(346bl) Understanding the Chemical Machine Learning Design Space Using a Property Graph Database | AIChE

(346bl) Understanding the Chemical Machine Learning Design Space Using a Property Graph Database

Authors 

Luxon, A. - Presenter, Virginia Commonwealth University
Le, Q., Virginia Commonwealth University
Ferri, J. K., Virginia Commonwealth University
McQuade, T., Virginia Commonwealth University
Machine learning has been used extensively to predict molecular properties and design molecules [1-6]. When initializing a machine learning model, the modeler must make a series of decisions about how the model will operate. One must choose a learning algorithm (i.e random forest vs neural network), a featurization method (how the molecules in the data set will be described to the learning algorithm), training set size, hyper-parameters values, validation method, etc. These decisions are not independent and impact the cost and efficacy of the machine learning model. In this work, we trained a series of machine learning models using a wide gamut of the above parameters.

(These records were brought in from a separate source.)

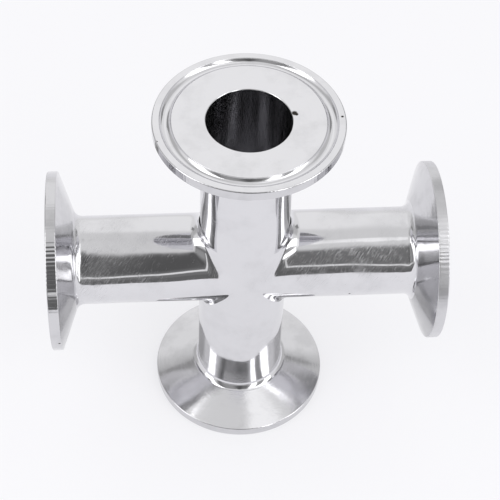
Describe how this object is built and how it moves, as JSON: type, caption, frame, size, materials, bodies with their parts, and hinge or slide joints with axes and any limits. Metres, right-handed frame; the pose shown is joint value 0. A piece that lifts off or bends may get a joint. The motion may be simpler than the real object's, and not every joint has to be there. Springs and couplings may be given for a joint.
{
  "type": "sanitary clamp cross",
  "caption": "Sanitary tube cross in polished stainless steel: crossing bores that open into clamp ferrules with gasket grooves.",
  "frame": {"origin": "crossing of the centre lines of run and branch, midway between opposite faces", "axes": "+Z along the upright run, towards its upper face; +X along the branch, towards its right end; +Y away from the viewer"},
  "size_m": [0.109, 0.0506, 0.109],
  "materials": {
    "polished_steel": "stainless steel, mirror-polished outside and on the clamp slopes, fine-turned on the sealing faces"
  },
  "bodies": {
    "root": {"clamp_cross": "polished_steel"}
  },
  "joints": []
}
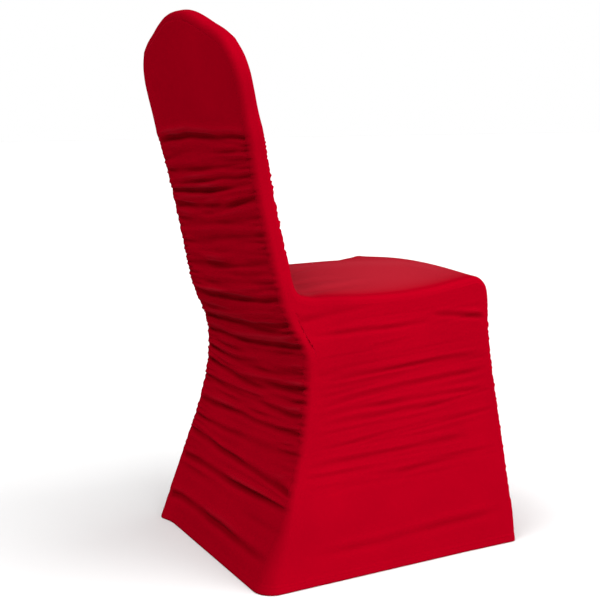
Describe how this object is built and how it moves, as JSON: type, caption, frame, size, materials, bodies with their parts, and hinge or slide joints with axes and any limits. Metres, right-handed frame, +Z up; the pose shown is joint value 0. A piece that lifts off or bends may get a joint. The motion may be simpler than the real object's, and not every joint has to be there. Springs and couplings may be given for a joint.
{
  "type": "ruched chair cover",
  "caption": "Ruched stretch cover for a crown-backed banquet chair, with soft folds across its back and front and a flared skirt.",
  "frame": {"origin": "centre of the bounding box in X and Y, on the floor under the hem", "axes": "+Z up; +X across the width; the front of the seat faces -Y and the back faces +Y"},
  "size_m": [0.46, 0.5502, 0.9228],
  "materials": {
    "back_panel_knit": "matt stretch knit",
    "front_panel_knit": "matt stretch knit",
    "side_panel_right_knit": "matt stretch knit",
    "side_panel_left_knit": "matt stretch knit"
  },
  "bodies": {
    "root": {"back_panel": "back_panel_knit", "front_panel": "front_panel_knit", "side_panel_right": "side_panel_right_knit", "side_panel_left": "side_panel_left_knit"}
  },
  "joints": []
}
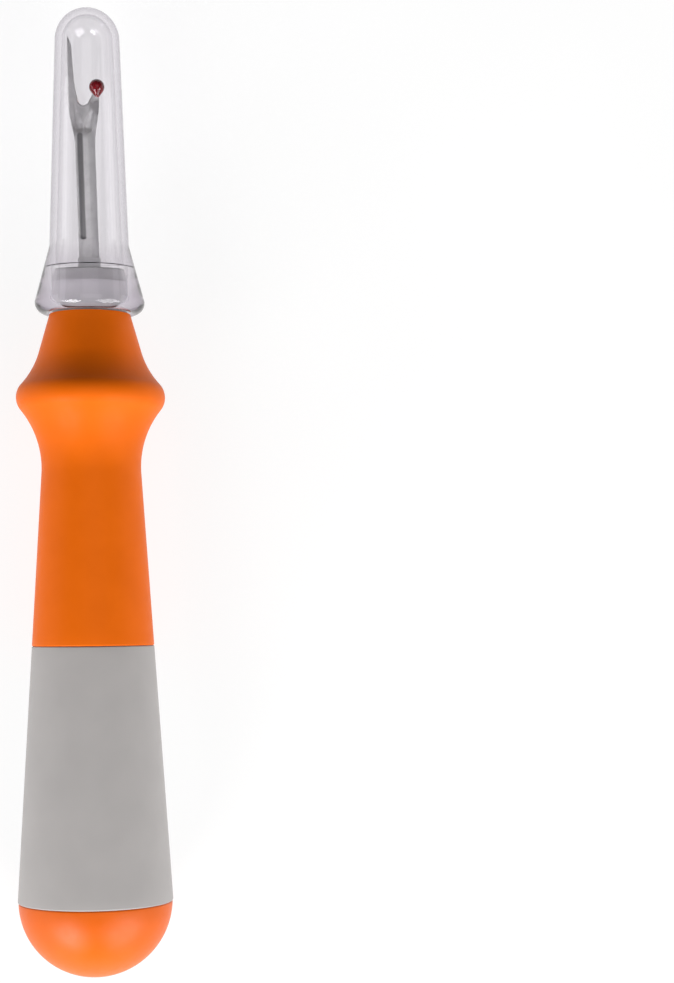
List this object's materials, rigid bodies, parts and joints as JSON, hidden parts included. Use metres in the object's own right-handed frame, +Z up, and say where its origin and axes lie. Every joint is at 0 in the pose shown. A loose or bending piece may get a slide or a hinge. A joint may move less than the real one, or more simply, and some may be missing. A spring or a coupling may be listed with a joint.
{
  "type": "seam ripper",
  "caption": "Seam ripper with a forked steel blade, a red safety ball, a soft bulged handle in two colours and a clear push-on cap.",
  "frame": {"origin": "middle of the footprint of the tool as it lies on its side with its cap on", "axes": "+Y along the handle from the butt to the point of the blade, +Z up, +X to the side of the short prong"},
  "size_m": [0.0208, 0.13, 0.0208],
  "materials": {
    "clear_plastic": "clear, polished",
    "blade_steel": "forged and tumbled",
    "red_plastic": "gloss",
    "grey_plastic": "satin",
    "core_plastic": "moulded",
    "orange_soft": "silky matte",
    "grey_soft": "silky matte",
    "orange_plastic": "silky matte"
  },
  "bodies": {
    "handle": {"blade": "blade_steel", "safety_ball": "red_plastic", "blade_holder": "grey_plastic", "handle_core": "core_plastic", "front_grip": "orange_soft", "rear_grip": "grey_soft", "butt_cap": "orange_plastic"},
    "cap": {"clear_cap": "clear_plastic"}
  },
  "joints": [
    {"name": "cap_slide", "type": "slide", "parent": "handle", "child": "cap", "axis": [0, 1, 0], "range_m": [0, 0.045]}
  ]
}
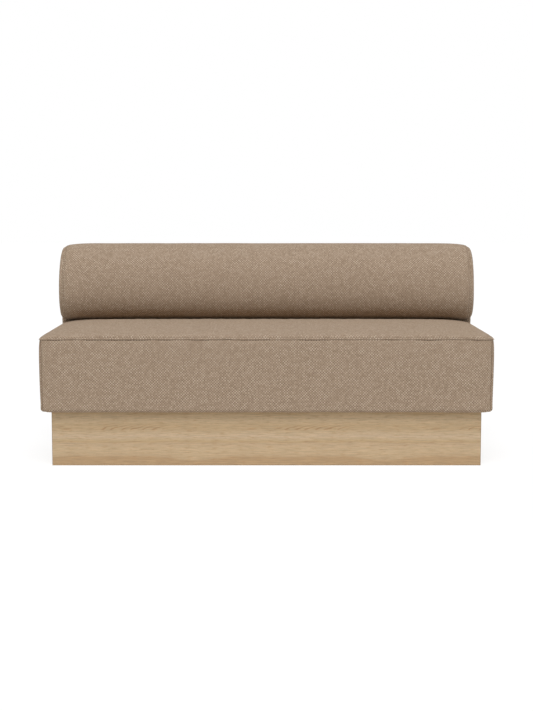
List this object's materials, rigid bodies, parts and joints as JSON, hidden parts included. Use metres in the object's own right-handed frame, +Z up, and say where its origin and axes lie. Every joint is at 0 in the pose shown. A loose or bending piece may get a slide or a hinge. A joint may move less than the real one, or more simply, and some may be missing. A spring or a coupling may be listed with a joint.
{
  "type": "dining sofa",
  "caption": "Armless upholstered dining sofa: a padded seat block and a roll-shaped back on a slim stem, on a recessed oak-veneered plinth.",
  "frame": {"origin": "on the floor, under the middle of the sofa's width and depth", "axes": "+X to the right along the sofa seen from the front, +Y from front to rear, +Z up"},
  "size_m": [1.6498, 0.6699, 0.798],
  "materials": {
    "oak_veneer": "satin",
    "pine": "matte",
    "plywood": "matte",
    "upholstery_weave": "matte",
    "foam": "matte",
    "wadding": "matte",
    "webbing": "matte",
    "lining": "matte",
    "zinc_steel": "satin",
    "foot_plastic": "matte"
  },
  "bodies": {
    "sofa": {"plinth_front_panel": "oak_veneer", "plinth_rear_panel": "oak_veneer", "plinth_left_panel": "oak_veneer", "plinth_right_panel": "oak_veneer", "plinth_left_batten": "pine", "plinth_right_batten": "pine", "plinth_centre_rail": "pine", "plinth_corner_blocks": "pine", "plinth_block_screws": "zinc_steel", "foot_inserts": "zinc_steel", "seat_front_rail": "pine", "seat_rear_rail": "pine", "seat_left_rail": "pine", "seat_right_rail": "pine", "seat_cross_rails": "pine", "seat_corner_blocks": "pine", "seat_webbing_across": "webbing", "seat_webbing_along": "webbing", "seat_bolts": "zinc_steel", "seat_bolt_sleeves": "zinc_steel", "seat_foam_core": "foam", "seat_topper": "wadding", "seat_edge_foam_front": "foam", "seat_edge_foam_left": "foam", "seat_edge_foam_right": "foam", "seat_cover_top": "upholstery_weave", "seat_cover_front": "upholstery_weave", "seat_cover_left": "upholstery_weave", "seat_cover_right": "upholstery_weave", "seat_cover_rear": "upholstery_weave", "seat_dust_cover": "lining", "back_left_upright": "pine", "back_right_upright": "pine", "back_centre_upright": "pine", "back_top_rail": "pine", "back_middle_rails": "pine", "back_bottom_rail": "pine", "back_front_board": "plywood", "back_rear_board": "plywood", "back_mounting_batten": "plywood", "back_bolts": "zinc_steel", "back_bolt_sleeves": "zinc_steel", "back_bolster_foam": "foam", "back_lower_foam": "foam", "back_rear_wadding": "wadding", "back_end_pad_left": "foam", "back_end_pad_right": "foam", "back_cover_front": "upholstery_weave", "back_cover_left": "upholstery_weave", "back_cover_right": "upholstery_weave", "back_cover_rear": "upholstery_weave", "back_bottom_cover": "lining"},
    "pad_front_left": {"foot_pad_front_left": "foot_plastic"},
    "stud_front_left": {"foot_stud_front_left": "zinc_steel"},
    "pad_front_right": {"foot_pad_front_right": "foot_plastic"},
    "stud_front_right": {"foot_stud_front_right": "zinc_steel"},
    "pad_rear_left": {"foot_pad_rear_left": "foot_plastic"},
    "stud_rear_left": {"foot_stud_rear_left": "zinc_steel"},
    "pad_rear_right": {"foot_pad_rear_right": "foot_plastic"},
    "stud_rear_right": {"foot_stud_rear_right": "zinc_steel"}
  },
  "joints": [
    {"name": "foot_front_left_height", "type": "slide", "parent": "sofa", "child": "pad_front_left", "axis": [0, 0, -1], "range_m": [0, 0.012]},
    {"name": "foot_front_left_turn", "type": "hinge", "parent": "pad_front_left", "child": "stud_front_left", "pos_m": [-0.7375, -0.2475, 0.0055], "axis": [0, 0, -1], "range_deg": [0, 2880]},
    {"name": "foot_front_right_height", "type": "slide", "parent": "sofa", "child": "pad_front_right", "axis": [0, 0, -1], "range_m": [0, 0.012]},
    {"name": "foot_front_right_turn", "type": "hinge", "parent": "pad_front_right", "child": "stud_front_right", "pos_m": [0.7375, -0.2475, 0.0055], "axis": [0, 0, -1], "range_deg": [0, 2880]},
    {"name": "foot_rear_left_height", "type": "slide", "parent": "sofa", "child": "pad_rear_left", "axis": [0, 0, -1], "range_m": [0, 0.012]},
    {"name": "foot_rear_left_turn", "type": "hinge", "parent": "pad_rear_left", "child": "stud_rear_left", "pos_m": [-0.7375, 0.247, 0.0055], "axis": [0, 0, -1], "range_deg": [0, 2880]},
    {"name": "foot_rear_right_height", "type": "slide", "parent": "sofa", "child": "pad_rear_right", "axis": [0, 0, -1], "range_m": [0, 0.012]},
    {"name": "foot_rear_right_turn", "type": "hinge", "parent": "pad_rear_right", "child": "stud_rear_right", "pos_m": [0.7375, 0.247, 0.0055], "axis": [0, 0, -1], "range_deg": [0, 2880]}
  ],
  "couplings": [
    {"joint": "foot_front_left_turn", "follows": "foot_front_left_height", "rad_per_m": 4188.8},
    {"joint": "foot_front_right_turn", "follows": "foot_front_right_height", "rad_per_m": 4188.8},
    {"joint": "foot_rear_left_turn", "follows": "foot_rear_left_height", "rad_per_m": 4188.8},
    {"joint": "foot_rear_right_turn", "follows": "foot_rear_right_height", "rad_per_m": 4188.8}
  ]
}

For example, one instance could be a random forest model with 10-fold cross validation and Morgan molecular fingerprint featurization to predict logP. Each model was used to predict molecular properties and was evaluated based on error and prediction uncertainty. The model parameters, performance, and molecular datasets were stored in a property graph database (PGDB). Graph topology algorithms were used to identify model features, including molecular fragments, that most impact a model’s performance. The PGDB enhances the explainability of machine learning models by enabling visualization and efficient queries of relationships between modeling choices, data, and model performance.